■ **GIVEN INFORMATION**
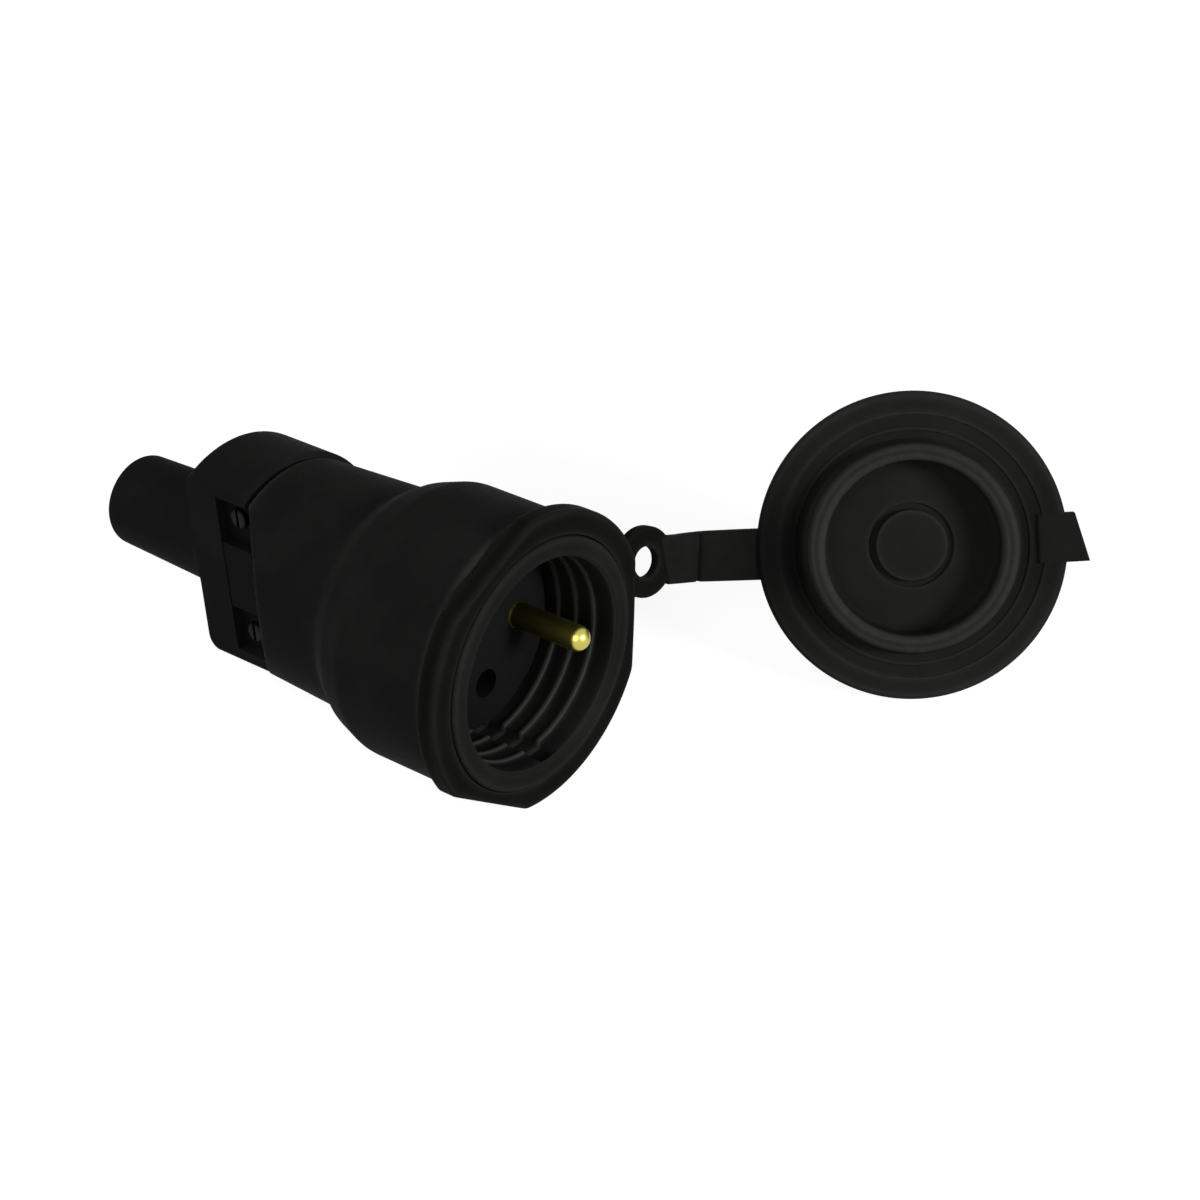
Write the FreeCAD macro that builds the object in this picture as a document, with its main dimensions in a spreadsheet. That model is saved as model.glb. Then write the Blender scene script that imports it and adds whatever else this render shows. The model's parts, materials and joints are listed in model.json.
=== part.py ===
import FreeCAD
import Part
import Sketcher
import math
import os

# Inline socket connector with a tethered sealing lid, lying on a flat surface.
# The socket frame has its origin at the centre of the mouth, X along the axis and out of the
# mouth, and Y towards the eyelet of the tether. A clock angle turns from Y towards Z.
# The core frame is the socket frame turned so that its Y points at the earth pin.

Vector = FreeCAD.Vector

SIZES = [
    ("earth_clock", -9.5, "clock angle of the earth pin, from the eyelet"),
    ("ring_clock", -17.0, "clock angle of the tether ring's first flat"),
    ("strap_clock", -7.7, "clock angle of the lid's strap when the lid is shut"),
    ("bore_radius", 19.9, "recess wall"),
    ("mouth_flare", 0.5, "edge of the mouth outside the recess wall"),
    ("mouth_lead", 0.6, "depth of the mouth's lead-in"),
    ("nose_wall", 3.2, "wall of the tube that carries the tether ring"),
    ("collar_step", 2.6, "front collar outside the tube"),
    ("collar_length", 20.7, "front collar, up to its shoulder"),
    ("shoulder_length", 5.3, "front part of the shoulder"),
    ("shoulder_rise", 2.75, "middle of the shoulder outside the body"),
    ("neck_length", 4.2, "rear part of the shoulder"),
    ("body_wall", 3.75, "wall of the body behind the shoulder"),
    ("tail_wall", 2.6, "wall at the rear end of the housing"),
    ("passage_radius", 8.8, "passage for the cord in the housing's rear web"),
    ("web_thickness", 5.2, "rear web of the housing"),
    ("web_slope", 5.0, "length over which the cavity narrows to the web"),
    ("terminal_room", 1.2, "room behind the terminal blocks"),
    ("shelf_width", 1.9, "shelf between the recess wall and the cavity for the carrier"),
    ("shelf_drop", 4.45, "bottom of the annular gap behind the recess floor"),
    ("collar_edge", 1.2, "rounding of the collar's front edge"),
    ("nose_edge", 0.8, "rounding of the mouth's outer edge"),
    ("shoulder_round", 5.0, "rounding of the shoulder"),
    ("rib_first", 5.2, "depth of the first rib in the recess"),
    ("rib_pitch", 4.15, "spacing of the ribs"),
    ("rib_height", 0.5, "height of a rib"),
    ("rib_foot", 1.3, "width of a rib at the wall"),
    ("rib_crest", 0.5, "width of a rib at its crest"),
    ("channel_width", 4.0, "axial channel through the ribs"),
    ("channel_depth", 1.0, "channel below the recess wall"),
    ("notch_length", 11.6, "rear facet on the body's side"),
    ("flat_margin", 0.4, "flat side of the rear cover outside the cable sleeve"),
    ("recess_depth", 14.75, "recess floor behind the mouth"),
    ("fit_gap", 0.1, "gap between pieces that fit into each other"),
    ("carrier_flange", 5.8, "thickness of the carrier's front disc"),
    ("carrier_radius", 14.6, "carrier block behind the disc"),
    ("carrier_length", 23.25, "carrier, from the recess floor to its rear face"),
    ("contact_offset", 9.5, "contact holes from the axis"),
    ("earth_offset", 10.0, "earth pin from the axis"),
    ("plug_pin_radius", 2.4, "pins of the plug, and the earth pin"),
    ("contact_play", 0.05, "play of a plug's pin in its contact tube"),
    ("entry_radius", 2.75, "contact holes in the recess floor"),
    ("entry_length", 4.15, "length of the contact holes"),
    ("tube_wall", 0.75, "wall of a contact tube"),
    ("tube_floor", 2.3, "end of a contact tube's bore in front of the contact's rear collar face"),
    ("tube_slot", 0.6, "slots that split the tube"),
    ("seat_radius", 3.9, "bore for a contact in the carrier"),
    ("contact_shoulder", 3.4, "length of the collar behind a tube"),
    ("stem_radius", 2.4, "stem through the back plate"),
    ("clip_wall", 0.5, "wall of a spring ring"),
    ("clip_length", 5.0, "length of a spring ring"),
    ("clip_setback", 2.0, "spring ring behind the tube's front end"),
    ("clip_slit", 1.2, "slit of a spring ring"),
    ("back_gap", 0.2, "gap between stacked inner pieces"),
    ("back_thickness", 3.6, "carrier back plate"),
    ("back_play", 0.6, "room round the carrier back plate"),
    ("block_width", 6.4, "terminal block"),
    ("block_length", 6.8, "terminal block"),
    ("wire_hole", 1.5, "wire hole of a terminal block"),
    ("terminal_screw", 1.25, "shank of a terminal screw"),
    ("terminal_head", 2.1, "head of a terminal screw"),
    ("terminal_head_height", 1.6, "head of a terminal screw"),
    ("earth_dome_setback", 0.9, "centre of the earth pin's domed tip behind the mouth"),
    ("earth_root_radius", 2.7, "earth pin where it passes through the carrier"),
    ("earth_neck", 9.45, "collar of the earth pin, behind the recess floor"),
    ("carrier_screw_pitch_radius", 11.5, "carrier screws from the axis"),
    ("carrier_screw_clock", 138.0, "carrier screws, from the earth pin"),
    ("carrier_screw_radius", 1.4, "shank of a carrier screw"),
    ("carrier_screw_length", 12.0, "shank of a carrier screw"),
    ("small_head", 2.6, "head of a carrier screw"),
    ("small_head_height", 1.6, "head of a carrier screw"),
    ("assembly_pitch_radius", 14.9, "assembly screws from the axis"),
    ("assembly_clock", 50.5, "assembly screws, from the earth pin"),
    ("assembly_radius", 1.6, "shank of an assembly screw"),
    ("assembly_head", 2.9, "head of an assembly screw"),
    ("assembly_head_height", 2.4, "head of an assembly screw"),
    ("assembly_recess", 4.2, "counterbore of an assembly screw"),
    ("hole_play", 0.25, "play round a screw"),
    ("cover_gap", 1.0, "gap between housing and rear cover, filled by the gasket"),
    ("cover_step", 1.0, "rear cover outside the housing's rear end"),
    ("cover_length", 15.8, "rear cover"),
    ("cover_edge", 2.4, "rounding of the cover's rear edge"),
    ("sleeve_wall", 1.7, "wall of the cable sleeve at its end"),
    ("sleeve_taper", 0.8, "cable sleeve at the cover outside its end"),
    ("sleeve_length", 26.6, "cable sleeve behind the cover"),
    ("sleeve_edge", 1.4, "rounding of the sleeve's end"),
    ("sleeve_fillet", 1.5, "fillet between sleeve and cover"),
    ("cable_radius", 5.4, "bore of the cable sleeve"),
    ("grommet_radius", 7.2, "outside of the cable grommet"),
    ("grommet_bore", 4.6, "bore of the cable grommet"),
    ("grommet_length", 7.0, "length of the cable grommet"),
    ("gasket_inset", 2.4, "cover gasket inside the rear cover's outline"),
    ("gasket_inner", 7.4, "cover gasket"),
    ("gasket_flat_inset", 1.0, "cover gasket inside the flat side"),
    ("clamp_setback", 4.1, "clamp screws behind the rear cover's front face"),
    ("clamp_reach", 12.5, "clamp screws from the middle of the flat"),
    ("clamp_length", 7.4, "clamp plate along the axis"),
    ("clamp_width", 33.0, "clamp plate across the flat"),
    ("clamp_thickness", 2.0, "ears of the clamp plate"),
    ("clamp_sunk", 2.4, "ears of the clamp plate below the flat"),
    ("clamp_play", 0.2, "gap round the clamp plate"),
    ("bridge_width", 14.0, "raised middle of the clamp plate, across the flat"),
    ("bridge_sunk", 0.1, "raised middle of the clamp plate below the flat"),
    ("saddle_length", 4.6, "pressure bar of the clamp plate"),
    ("saddle_width", 8.6, "pressure bar of the clamp plate"),
    ("saddle_tip", 4.6, "end of the pressure bar, from the axis"),
    ("clamp_screw_radius", 1.3, "shank of a clamp screw"),
    ("clamp_screw_length", 11.0, "shank of a clamp screw"),
    ("clamp_head", 2.0, "head of a clamp screw"),
    ("clamp_head_height", 1.2, "head of a clamp screw"),
    ("ring_front", 0.6, "front face of the tether ring, behind the mouth"),
    ("ring_thickness", 4.0, "tether ring"),
    ("ring_wall", 4.6, "wall of the tether ring"),
    ("ring_cut", 2.3, "depth of the tether ring's flats"),
    ("ring_play", 0.2, "gap between tether ring and nose"),
    ("ring_corner", 6.0, "rounding where the ring's flats end"),
    ("ring_edge", 0.7, "rounding of the tether ring"),
    ("eyelet_reach", 2.5, "centre of the eyelet outside the tether ring"),
    ("eyelet_depth", 1.0, "eyelet's front face behind the mouth"),
    ("eyelet_radius", 6.6, "eyelet"),
    ("eyelet_hole", 2.9, "hole of the eyelet"),
    ("strap_width", 9.4, "strap"),
    ("strap_thickness", 2.1, "strap"),
    ("strap_drop", 0.1, "outside of the strap below the lid's outer face"),
    ("strap_reach", 12.2, "fold of the strap outside the tether ring"),
    ("fold_height", 1.0, "fold of the strap in front of the mouth"),
    ("fold_gap", 0.15, "half the gap at the fold"),
    ("fold_skew", 0.1186, "lean of the fold line along the strap"),
    ("fold_tilt", -0.233, "lean of the fold line along the socket's axis"),
    ("open_angle", 131.0, "how far the lid stands open"),
    ("lid_gap", 0.55, "gap between the shut lid and the mouth"),
    ("lid_radius", 28.4, "lid"),
    ("lid_flange", 2.8, "thickness of the lid's flange"),
    ("lid_edge", 0.9, "rounding of the lid's rim"),
    ("crown_inset", 6.9, "raised middle of the lid's outside, inside the rim"),
    ("crown_height", 1.6, "raised middle of the lid's outside"),
    ("lip_play", 0.6, "room round the mouth's lip inside the shut lid's rim"),
    ("rim_step", 0.35, "rim of the lid in front of the groove for the mouth's lip"),
    ("plug_play", 0.1, "gap between the plug ring's root and the recess wall"),
    ("plug_taper", 0.8, "taper of the plug ring"),
    ("plug_height", 4.3, "plug ring"),
    ("plug_wall", 3.7, "wall of the plug ring at its root"),
    ("plug_bevel", 0.7, "bevel of the plug ring's inner edge"),
    ("hollow_depth", 2.3, "floor of the lid's hollow, behind the flange's inner face"),
    ("boss_radius", 6.6, "boss in the lid's hollow"),
    ("boss_height", 0.8, "boss in the lid's hollow"),
    ("groove_width", 1.2, "groove round the boss"),
    ("groove_depth", 0.6, "groove round the boss"),
    ("tab_length", 3.8, "pull tab outside the lid's rim"),
    ("tab_width", 9.0, "pull tab"),
    ("tab_thickness", 2.2, "pull tab"),
    ("tab_slant", 2.4, "slant of the pull tab's end"),
]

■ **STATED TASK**
Track down every line of the material containing the string "FreeCAD", and copy it.

■ **OUTPUT OF THE EXERCISE**
Write the FreeCAD macro that builds the object in this picture as a document, with its main dimensions in a spreadsheet. That model is saved as model.glb. Then write the Blender scene script that imports it and adds whatever else this render shows. The model's parts, materials and joints are listed in model.json.
import FreeCAD
Vector = FreeCAD.Vector